Record excerpts:
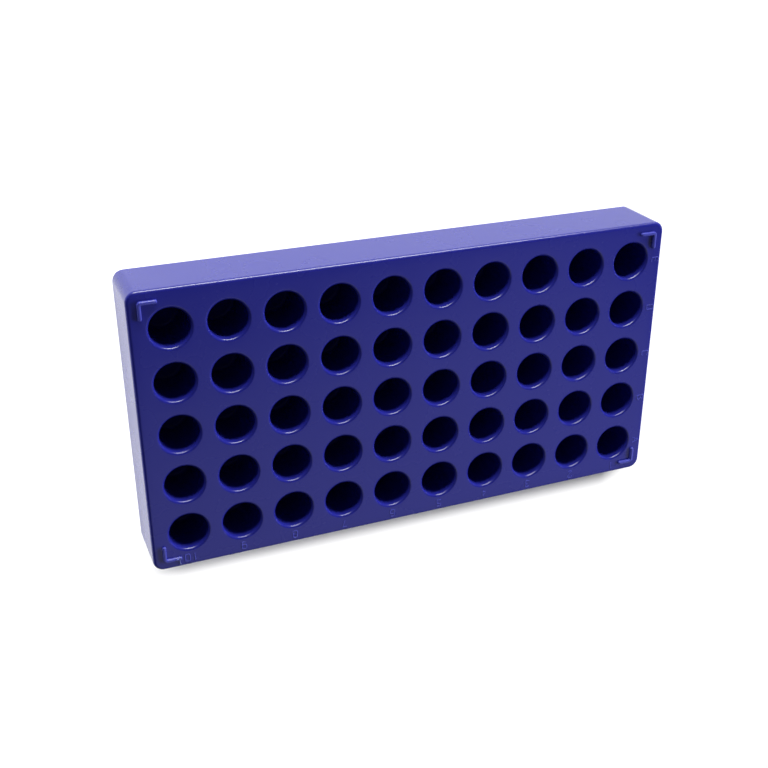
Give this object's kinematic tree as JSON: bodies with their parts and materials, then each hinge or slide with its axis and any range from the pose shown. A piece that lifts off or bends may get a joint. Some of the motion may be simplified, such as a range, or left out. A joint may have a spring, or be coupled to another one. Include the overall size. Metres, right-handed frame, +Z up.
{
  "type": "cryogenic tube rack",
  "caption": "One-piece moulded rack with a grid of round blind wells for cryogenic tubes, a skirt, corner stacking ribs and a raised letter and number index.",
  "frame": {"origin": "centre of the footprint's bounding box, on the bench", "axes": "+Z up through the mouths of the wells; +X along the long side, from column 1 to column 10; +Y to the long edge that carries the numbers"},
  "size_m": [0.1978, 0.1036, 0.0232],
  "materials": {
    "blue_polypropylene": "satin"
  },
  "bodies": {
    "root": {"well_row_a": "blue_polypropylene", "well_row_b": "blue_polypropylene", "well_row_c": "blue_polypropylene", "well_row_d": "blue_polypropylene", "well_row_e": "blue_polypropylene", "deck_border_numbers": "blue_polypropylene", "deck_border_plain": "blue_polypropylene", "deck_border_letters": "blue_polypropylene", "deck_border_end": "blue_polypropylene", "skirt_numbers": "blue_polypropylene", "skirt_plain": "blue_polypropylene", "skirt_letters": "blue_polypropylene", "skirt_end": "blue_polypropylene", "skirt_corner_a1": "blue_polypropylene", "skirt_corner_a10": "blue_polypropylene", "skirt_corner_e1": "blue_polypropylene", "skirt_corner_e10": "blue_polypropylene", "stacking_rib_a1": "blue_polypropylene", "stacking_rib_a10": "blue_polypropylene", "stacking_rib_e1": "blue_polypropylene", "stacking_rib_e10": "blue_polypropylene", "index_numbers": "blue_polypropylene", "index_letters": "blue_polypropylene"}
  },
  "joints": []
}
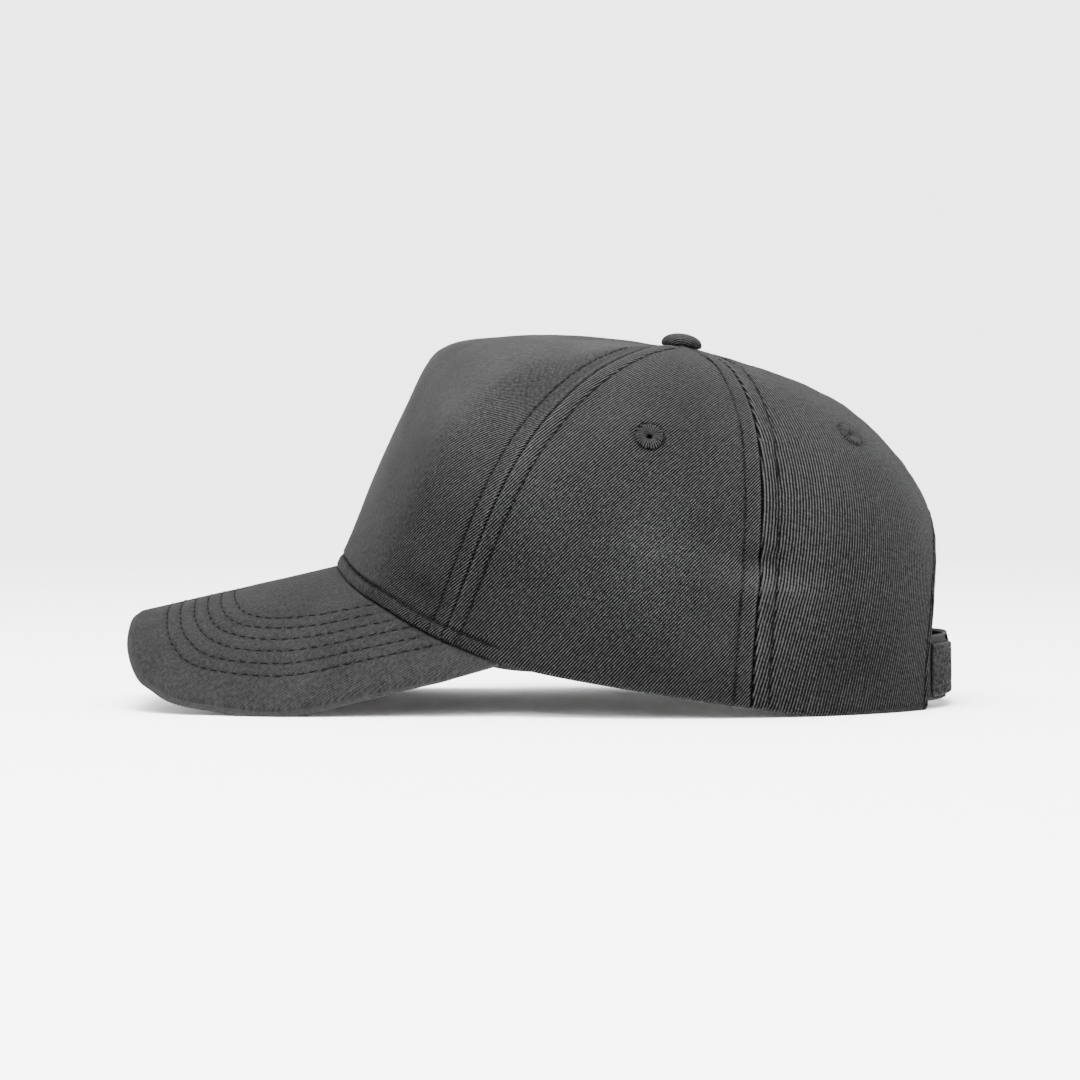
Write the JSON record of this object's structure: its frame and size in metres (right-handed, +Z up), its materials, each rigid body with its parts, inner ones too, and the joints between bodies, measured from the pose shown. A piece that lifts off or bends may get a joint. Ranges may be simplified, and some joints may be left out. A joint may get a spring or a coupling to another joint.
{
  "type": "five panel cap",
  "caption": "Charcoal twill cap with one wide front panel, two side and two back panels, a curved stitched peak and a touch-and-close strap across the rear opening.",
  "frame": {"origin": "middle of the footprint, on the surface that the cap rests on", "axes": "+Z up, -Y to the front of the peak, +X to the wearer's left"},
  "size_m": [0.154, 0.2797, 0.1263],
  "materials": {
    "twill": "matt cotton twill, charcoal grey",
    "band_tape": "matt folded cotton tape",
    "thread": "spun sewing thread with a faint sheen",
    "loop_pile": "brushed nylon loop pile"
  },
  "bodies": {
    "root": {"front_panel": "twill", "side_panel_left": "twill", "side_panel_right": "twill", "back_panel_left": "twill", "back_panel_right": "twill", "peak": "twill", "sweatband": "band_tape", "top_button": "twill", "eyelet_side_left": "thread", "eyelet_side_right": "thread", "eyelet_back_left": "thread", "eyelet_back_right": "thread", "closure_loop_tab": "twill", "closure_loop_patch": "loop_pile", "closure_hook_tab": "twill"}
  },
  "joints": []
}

The task: Reproduce every line of the material above exactly.

Written solution:
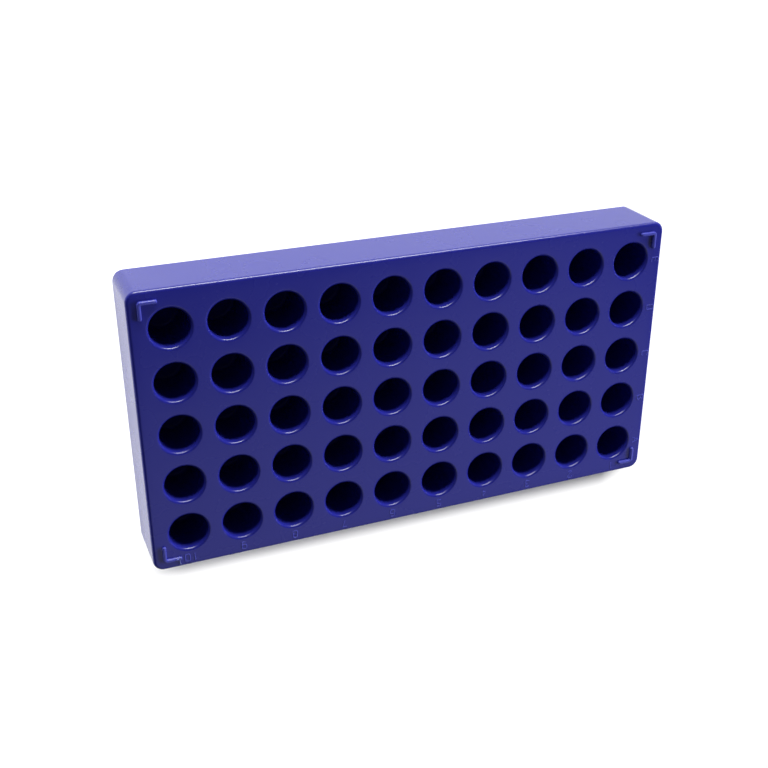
Give this object's kinematic tree as JSON: bodies with their parts and materials, then each hinge or slide with its axis and any range from the pose shown. A piece that lifts off or bends may get a joint. Some of the motion may be simplified, such as a range, or left out. A joint may have a spring, or be coupled to another one. Include the overall size. Metres, right-handed frame, +Z up.
{
  "type": "cryogenic tube rack",
  "caption": "One-piece moulded rack with a grid of round blind wells for cryogenic tubes, a skirt, corner stacking ribs and a raised letter and number index.",
  "frame": {"origin": "centre of the footprint's bounding box, on the bench", "axes": "+Z up through the mouths of the wells; +X along the long side, from column 1 to column 10; +Y to the long edge that carries the numbers"},
  "size_m": [0.1978, 0.1036, 0.0232],
  "materials": {
    "blue_polypropylene": "satin"
  },
  "bodies": {
    "root": {"well_row_a": "blue_polypropylene", "well_row_b": "blue_polypropylene", "well_row_c": "blue_polypropylene", "well_row_d": "blue_polypropylene", "well_row_e": "blue_polypropylene", "deck_border_numbers": "blue_polypropylene", "deck_border_plain": "blue_polypropylene", "deck_border_letters": "blue_polypropylene", "deck_border_end": "blue_polypropylene", "skirt_numbers": "blue_polypropylene", "skirt_plain": "blue_polypropylene", "skirt_letters": "blue_polypropylene", "skirt_end": "blue_polypropylene", "skirt_corner_a1": "blue_polypropylene", "skirt_corner_a10": "blue_polypropylene", "skirt_corner_e1": "blue_polypropylene", "skirt_corner_e10": "blue_polypropylene", "stacking_rib_a1": "blue_polypropylene", "stacking_rib_a10": "blue_polypropylene", "stacking_rib_e1": "blue_polypropylene", "stacking_rib_e10": "blue_polypropylene", "index_numbers": "blue_polypropylene", "index_letters": "blue_polypropylene"}
  },
  "joints": []
}
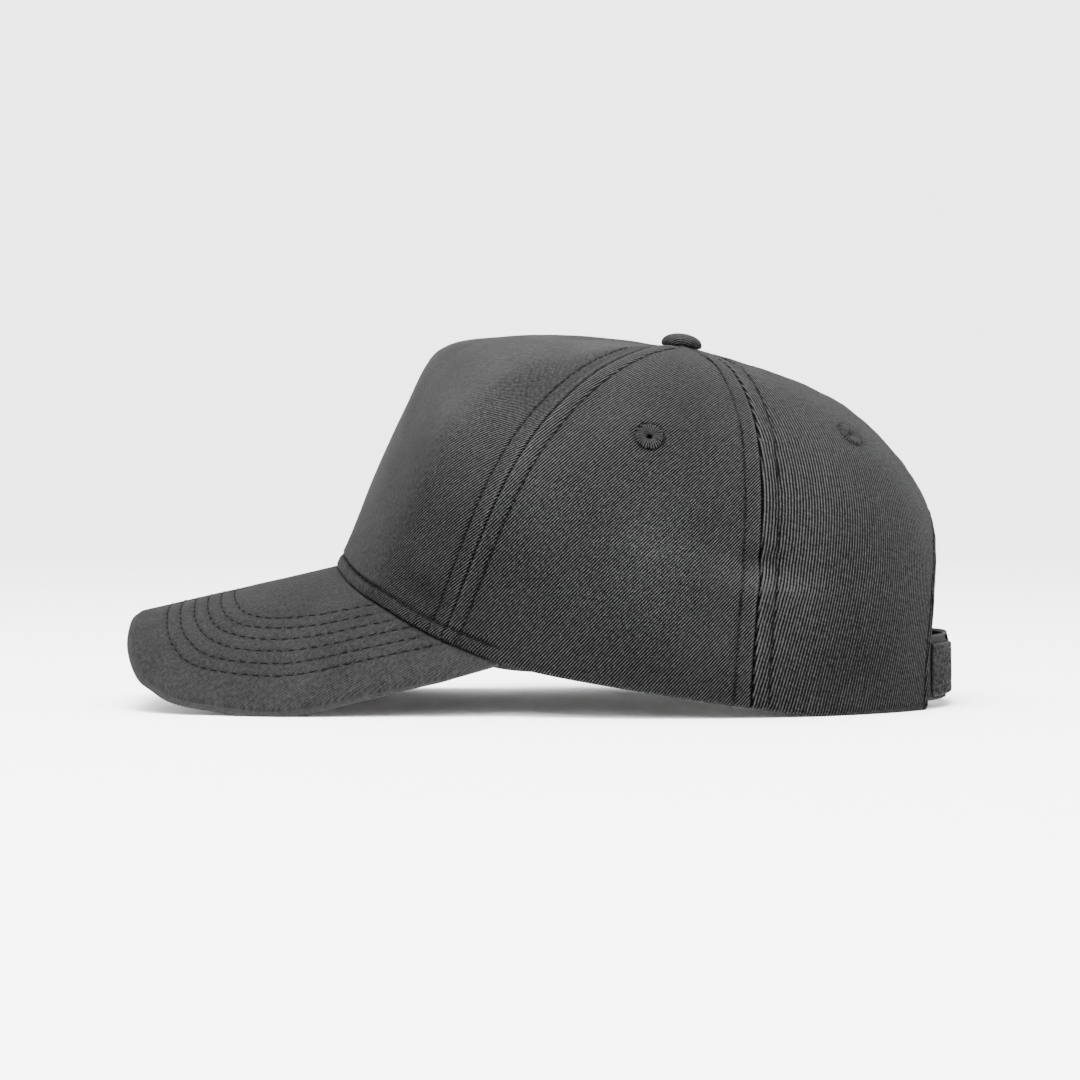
Write the JSON record of this object's structure: its frame and size in metres (right-handed, +Z up), its materials, each rigid body with its parts, inner ones too, and the joints between bodies, measured from the pose shown. A piece that lifts off or bends may get a joint. Ranges may be simplified, and some joints may be left out. A joint may get a spring or a coupling to another joint.
{
  "type": "five panel cap",
  "caption": "Charcoal twill cap with one wide front panel, two side and two back panels, a curved stitched peak and a touch-and-close strap across the rear opening.",
  "frame": {"origin": "middle of the footprint, on the surface that the cap rests on", "axes": "+Z up, -Y to the front of the peak, +X to the wearer's left"},
  "size_m": [0.154, 0.2797, 0.1263],
  "materials": {
    "twill": "matt cotton twill, charcoal grey",
    "band_tape": "matt folded cotton tape",
    "thread": "spun sewing thread with a faint sheen",
    "loop_pile": "brushed nylon loop pile"
  },
  "bodies": {
    "root": {"front_panel": "twill", "side_panel_left": "twill", "side_panel_right": "twill", "back_panel_left": "twill", "back_panel_right": "twill", "peak": "twill", "sweatband": "band_tape", "top_button": "twill", "eyelet_side_left": "thread", "eyelet_side_right": "thread", "eyelet_back_left": "thread", "eyelet_back_right": "thread", "closure_loop_tab": "twill", "closure_loop_patch": "loop_pile", "closure_hook_tab": "twill"}
  },
  "joints": []
}